Now, it's a standard estimate that for large $z$, $1-\Phi(z) \approx \phi(z)/z$, where $\phi(z) = e^{-z^2/2}/\sqrt{2\pi}$ is the standard normal PDF. So let $\epsilon = 1-\Phi(z)$; then we get $\epsilon \approx \phi(z)/z$. Inverting gives the approximation
$$\Phi^{-1}(1-\epsilon) \approx W\left( {1 \over 2\epsilon^2 \pi} \right)^{1/2}$$,
where $W$ is the Lambert $W$ function, the inverse of $x \rightarrow xe^x$. In particular, if $\epsilon = 1/n$, then we have
$$\Phi^{-1}(1-1/n) \approx W \left( {n^2 \over 2 \pi} \right)^{1/2}$$.

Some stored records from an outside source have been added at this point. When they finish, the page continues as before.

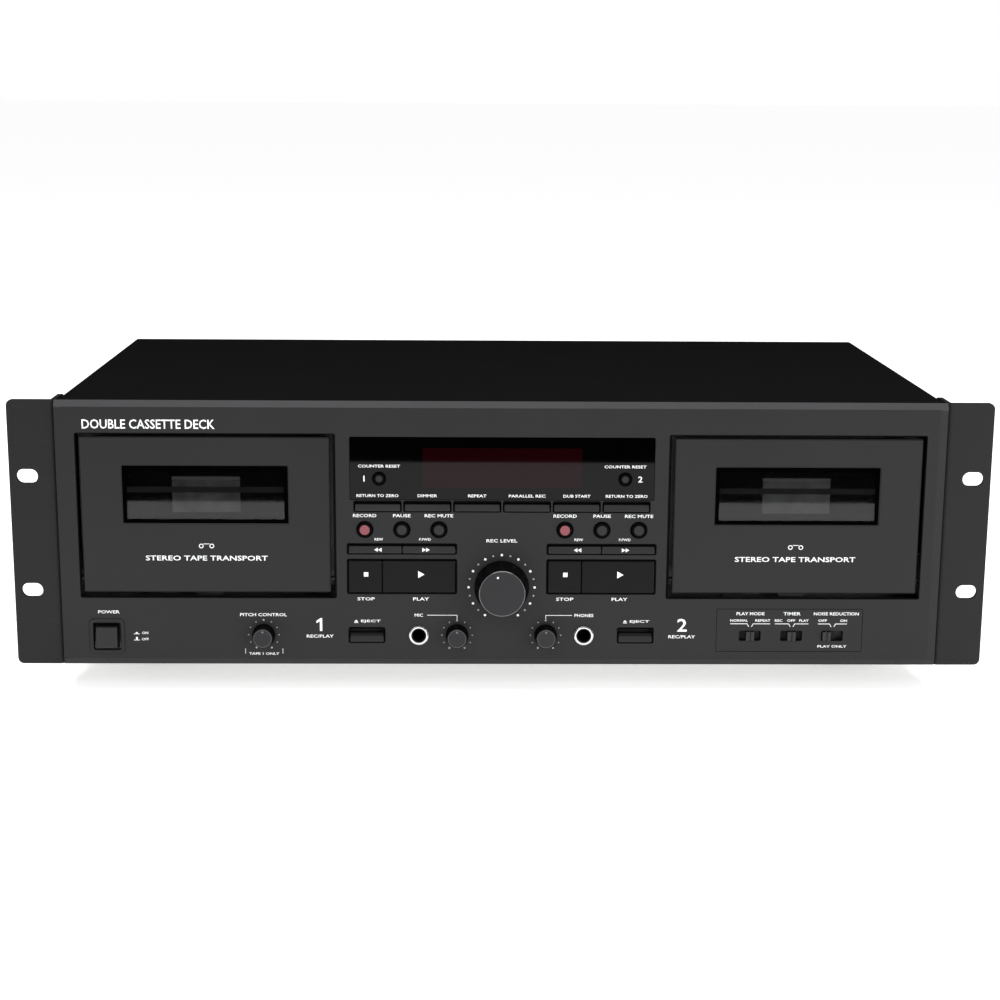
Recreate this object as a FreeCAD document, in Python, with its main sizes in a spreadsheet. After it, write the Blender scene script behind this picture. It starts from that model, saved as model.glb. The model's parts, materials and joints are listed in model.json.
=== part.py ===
import FreeCAD, Part
import os
import re
import Sketcher

# Rack-mounting twin cassette deck.
#
# Every sub-part is drawn from the panel datum: x to the right from the deck's
# centre, y to the rear from the front panel's face, z up from the panel's
# bottom edge. finish() then moves it to the frame: origin on the surface that
# the deck stands on, under the middle of its box. Millimetres and degrees.

DIMENSIONS = {
    # case and frame
    "rack_width": 482.6,
    "unit_height": 132.5,
    "foot_height": 12.5,
    "face_setback": 128.5,
    "case_width": 434.8,
    "case_back": 264.5,
    "wall": 1.2,
    "cover_bottom": 0.4,
    "cover_bend": 2.0,
    # front panel
    "panel_width": 436,
    "panel_thick": 3.0,
    "bevel_depth": 2.5,
    "top_bevel": 3.1,
    "bottom_bevel": 3.3,
    "side_strip": 4.0,
    "side_relief": 0.6,
    "rim_half_width": 215.5,
    "rim_bottom": 2.6,
    "rim_top": 130.8,
    "rim_depth": 11,
    "rim_wall": 2.0,
    "corner_round": 0.8,
    # rack ears
    "ear_face": 2.5,
    "ear_inner": 217.5,
    "ear_plate": 2.3,
    "ear_flange_back": 31.5,
    "ear_bend": 2.9,
    "ear_round": 3.0,
    "flange_round": 9.0,
    "rack_row_spacing": 57.15,
    "rack_column_spacing": 465.1,
    "slot_width": 7.0,
    "slot_length": 10.5,
    # cassette wells
    "well_x": 145.6,
    "door_width": 121.8,
    "door_low": 37.3,
    "door_height": 77.6,
    "door_thick": 3.0,
    "door_edge": 0.6,
    "well_side_gap": 1.8,
    "well_bottom_gap": 2.7,
    "well_top_gap": 1.4,
    "window_width": 81,
    "window_low": 72.0,
    "window_height": 28.6,
    "window_clearance": 0.3,
    "pane_front": 1.0,
    "pane_flange": 3.2,
    "pane_flange_thick": 1.2,
    "hinge_y": 6.0,
    "hinge_z": 43.0,
    "hinge_pin": 1.5,
    "holder_half_inside": 50.8,
    "holder_wall": 1.5,
    "holder_back": 19,
    "holder_top": 112,
    "holder_low": 40,
    "holder_lip": 5,
    "cassette_bottom": 47.5,
    "bar_height": 16,
    "ledge_length": 14.8,
    "pin_reach": 64.8,
    # tape mechanism
    "hub_spread": 21.25,
    "hub_z": 82,
    "hub_front": 9.5,
    "deck_front": 21,
    "deck_plate": 1.5,
    "deck_half_width": 65,
    "deck_bottom": 1.8,
    "deck_top": 118,
    "bracket_top": 56,
    "bracket_low": 34,
    "bracket_front": 4.2,
    "running_gap": 0.05,
    "spindle_shaft": 1.45,
    "spindle_core": 3.2,
    "spindle_fin": 4.7,
    "fin_thick": 1.2,
    "reel_table": 13,
    "reel_pulley": 11,
    "capstan_x": 26,
    "capstan_z": 55.25,
    "capstan_shaft": 1.25,
    "capstan_bearing": 5,
    "flywheel_radius": 24,
    "flywheel_web": 19,
    "flywheel_front": 31,
    "flywheel_back": 41,
    "bridge_front": 46,
    "carriage_low": 30,
    "carriage_top": 44,
    "carriage_half_width": 33,
    "carriage_front": 18.9,
    "head_front": 8.5,
    "roller_radius": 5,
    "roller_z": 42.2,
    "motor_radius": 14,
    # display
    "display_width": 149.8,
    "display_low": 84.0,
    "display_height": 31.3,
    "display_gap": 0.25,
    "display_front": 0.2,
    "display_thick": 2.0,
    "reset_x": 60.4,
    "reset_z": 94.6,
    "reset_hole": 3.5,
    "reset_cap": 2.9,
    # keys
    "key_flange_front": 3.4,
    "key_flange_thick": 1.2,
    "key_flange_below": 1.0,
    "key_flange_above": 1.6,
    "key_stem_back": 9.4,
    "stem_side": 4,
    "key_edge": 0.5,
    "cluster_x": 49.35,
    "menu_pitch": 24.5,
    "menu_width": 22.5,
    "menu_low": 77.9,
    "menu_opening": 5.1,
    "menu_key": 3.7,
    "side_gap": 0.35,
    "bar_low": 56.7,
    "wind_opening": 5.1,
    "wind_key": 3.9,
    "bar_width": 53.5,
    "play_low": 37.0,
    "play_opening": 17.0,
    "play_key": 16.1,
    "stop_width": 16.4,
    "round_pitch": 18.25,
    "round_z": 69.2,
    "round_hole": 4.3,
    "round_cap": 3.7,
    "eject_x": 67.0,
    "eject_low": 11.5,
    "eject_opening": 7.9,
    "eject_width": 17.6,
    "eject_key": 4.7,
    "power_x": -196.05,
    "power_low": 7.5,
    "power_opening_height": 14.1,
    "power_opening_width": 13.7,
    "power_key": 10.4,
    "switch_z": 15.5,
    "switch_slot_width": 10.9,
    "switch_slot_height": 5.3,
    "nub_width": 4.0,
    "nub_height": 4.5,
    # knobs
    "level_z": 40.1,
    "level_base": 13.5,
    "level_face": 11.1,
    "level_proud": 14.5,
    "level_shaft": 3.0,
    "level_bush": 4.5,
    "trim_x": 22.1,
    "trim_z": 15.6,
    "trim_base": 5.65,
    "trim_face": 4.3,
    "trim_proud": 8.0,
    "trim_shaft": 2.0,
    "trim_bush": 3.2,
    "pitch_x": -118.3,
    "knob_gap": 0.5,
    # sockets
    "jack_x": 41.15,
    "jack_bore": 3.2,
    "jack_ring": 4.8,
    "jack_back": 30,
    "phono_shell": 4.15,
    "phono_bore": 1.6,
    "phono_length": 9.0,
    "phono_plate": 2.0,
    "phono_row_pitch": 14,
    "phono_column_pitch": 14,
    "phono_z": 92,
    "inlet_x": -178,
    "inlet_z": 40,
    "inlet_depth": 18.5,
    # boards and transformer
    "key_board_front": 14,
    "board_thick": 1.6,
    "main_board_front": 80,
    "main_board_left": -100,
    "main_board_low": 8.8,
    "transformer_x": -160,
    "transformer_foot": 1.5,
    # feet, tray and rear panel
    "foot_radius": 13,
    "foot_x": 180,
    "foot_front_y": 64,
    "foot_rear_y": 236,
    "tray_front": 15.5,
    "tray_back": 261,
    "tray_low": 0.6,
    "tray_lip": 14,
    "tray_half_width": 216.0,
    "rear_front": 261.3,
    "rear_low": 2.2,
    "rear_top": 131.0,
    "rear_half_width": 215.9,
    "screw_head": 3.4,
    "screw_head_thick": 1.9,
    "screw_shank": 1.5,
    "screw_length": 9,
    "cover_screw_z": 8,
}

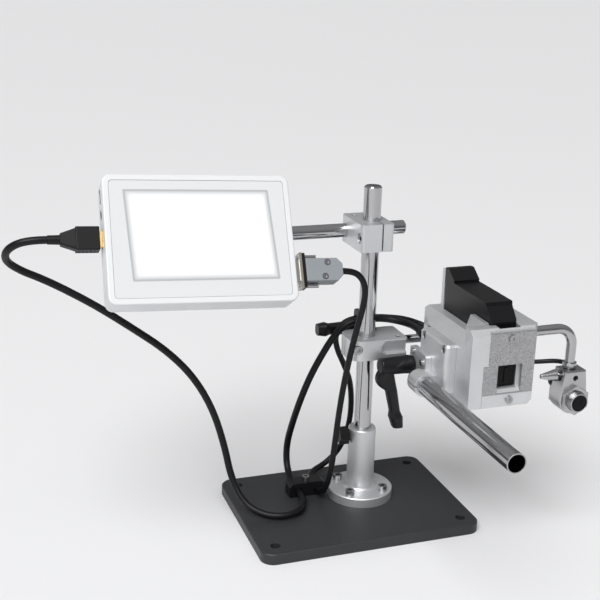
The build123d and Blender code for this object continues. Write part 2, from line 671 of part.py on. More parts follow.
rear_seat = clamp_half_depth + 0.5
rear_plane = Plane(origin=(rear_lever_x, rear_seat, link_height), x_dir=(-1, 0, 0), z_dir=(0, 1, 0))
rear_lever = lever(rear_plane, rear_lever_hub, 34.0, 3.0, 42.0, -0.05)
with BuildPart() as rear_lever_stud:
    pin((rear_lever_x, rear_seat + 13.8, link_height), (rear_lever_x, -11.5, link_height),
        stud_diameter - 0.1)
keep_group("rear_lever", rear_lever, rear_lever_stud.part)

# ---------------------------------------------------------------- print head
cartridge_right = cartridge_left + cartridge_width
play = 0.5
plate_back = head_front + front_plate
window = (78.3, 101.6, 150.8, 173.0)
bar_top = 146.3
front_screw_upper = (90.0, 197.0)
front_screw_lower = (91.0, 140.8)
wiring_bay = (71.5, -75.0, -30.0, 146.0, 178.0)
bracket_screw_places = ((lever_y, 162.6), (-46.0, 158.0))
cover_screw_places = ((-35.0, 180.0), (-74.0, 180.0))
gland_x = 46.4
gland_z = 177.5
gland_flats = 9.4
signal_gland = (84.0, 158.0)
socket_x = 106.0
socket_z = 150.0
with BuildPart() as head_body:
    with BuildSketch(Plane.XY.offset(head_bottom)):
        with BuildLine():
            Polyline(
                (head_left, head_front), (plate_left - 0.15, head_front), (plate_left - 0.15, plate_back),
                (head_right - 5, plate_back), (head_right, plate_back + 5), (head_right, head_back),
                (head_left + 10.4, head_back), (head_left, head_back - 30), (head_left, head_front),
            )
        make_face()
    extrude(amount=head_top - head_bottom)
    # bevel along the top of the front
    with BuildSketch(Plane.YZ.offset(head_left - 1)) as bevel:
        with BuildLine():
            Polyline((head_front - 1, head_top - bevel_height - 0.8), (head_front + 5, head_top),
                     (head_front + 5, head_top + 1), (head_front - 1, head_top + 1),
                     (head_front - 1, head_top - bevel_height - 0.8))
        make_face()
    extrude(bevel.sketch, amount=head_right - head_left + 2, mode=Mode.SUBTRACT)
    bar((plate_left - 4.7, head_front - 1, head_bottom - 1),
        (plate_left + 1, plate_back, window[3] + 0.2), Mode.SUBTRACT)
    # the left wall is lower than the front and right walls, with a sloped shoulder
    bar((head_left - 1, cartridge_front + 1.5, left_wall_top),
        (cartridge_left + 0.5, head_back + 1, head_top + 1), Mode.SUBTRACT)
    bar((head_left - 1, cartridge_back + 0.6, left_wall_top),
        (head_right + 1, head_back + 1, head_top + 1), Mode.SUBTRACT)
    with BuildSketch(Plane.XZ.offset(-head_back - 1)) as shoulder:
        with BuildLine():
            Polyline((head_left - 1, left_wall_top - shoulder_drop - 1),
                (head_left + shoulder_width, left_wall_top),
                     (head_left + shoulder_width, left_wall_top + 1), (head_left - 1, left_wall_top + 1),
                     (head_left - 1, left_wall_top - shoulder_drop - 1))
        make_face()
    extrude(shoulder.sketch, amount=head_back + 1 - cartridge_front - 1.5, mode=Mode.SUBTRACT)
    # pocket for the cartridge, with a channel at the front for its nose
    bar((cartridge_left - play, cartridge_front - play, cartridge_floor - play),
        (cartridge_right + play, cartridge_back + play, head_top + 1), Mode.SUBTRACT)
    bar((window[0] + 0.6, plate_back + 1.2, window[2] - 0.2),
        (window[1] - 2.2, cartridge_front, head_top + 1), Mode.SUBTRACT)
    bar((window[0], plate_back - 1, window[2]), (window[1], plate_back + 3, window[3]), Mode.SUBTRACT)
    # recess for the contact board in the right wall
    bar((cartridge_right, -80, 152), (cartridge_right + 2.4, -50, 190), Mode.SUBTRACT)
    # wiring bay in the left wall, open to the side cover
    bar((head_left - 1, wiring_bay[1], wiring_bay[3]), (wiring_bay[0], wiring_bay[2], wiring_bay[4]),
        Mode.SUBTRACT)
    # bores: link rod, sensor arm, glands, sensor lead's socket, screws
    pin((head_left, 0, link_height), (link_end + 1, 0, link_height), link_diameter + 2 * running_fit,
        Mode.SUBTRACT)
    pin((head_right - 11, arm_y, arm_z), (head_right + 1, arm_y, arm_z), arm_diameter + 2 * running_fit,
        Mode.SUBTRACT)
    pin((signal_gland[0], head_back + 1, signal_gland[1]),
        (signal_gland[0], head_back - 6, signal_gland[1]),
        8 + 2 * running_fit, Mode.SUBTRACT)
    pin((socket_x, head_back + 1, socket_z), (socket_x, head_back - 6, socket_z), 8 + 2 * running_fit,
        Mode.SUBTRACT)
    for x, z in (front_screw_upper, front_screw_lower):
        pin((x, plate_back - 1, z), (x, plate_back + (1.1 if z > bar_top + 20 else 7), z),
            4 + 2 * running_fit, Mode.SUBTRACT)
    for y, z in cover_screw_places:
        pin((head_left - 1, y, z), (head_left + 8, y, z), 4 + 2 * running_fit, Mode.SUBTRACT)
keep(head_body.part, "head_body")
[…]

So finally the question becomes, what happens to
$$ W\left( {4n^2 \over 2 \pi} \right)^{1/2} - W\left( {n^2 \over 2\pi} \right)^{1/2} $$
as $n$ gets large? It appears that this goes to zero as $n$ gets large; that is, smaller gaps are expected between the smallest and second smallest entries in larger samples from the normal distribution. So (2) is more surprising.
That being said, I've thrown out a lot here, but I'm guessing that this captures the correct asymptotics.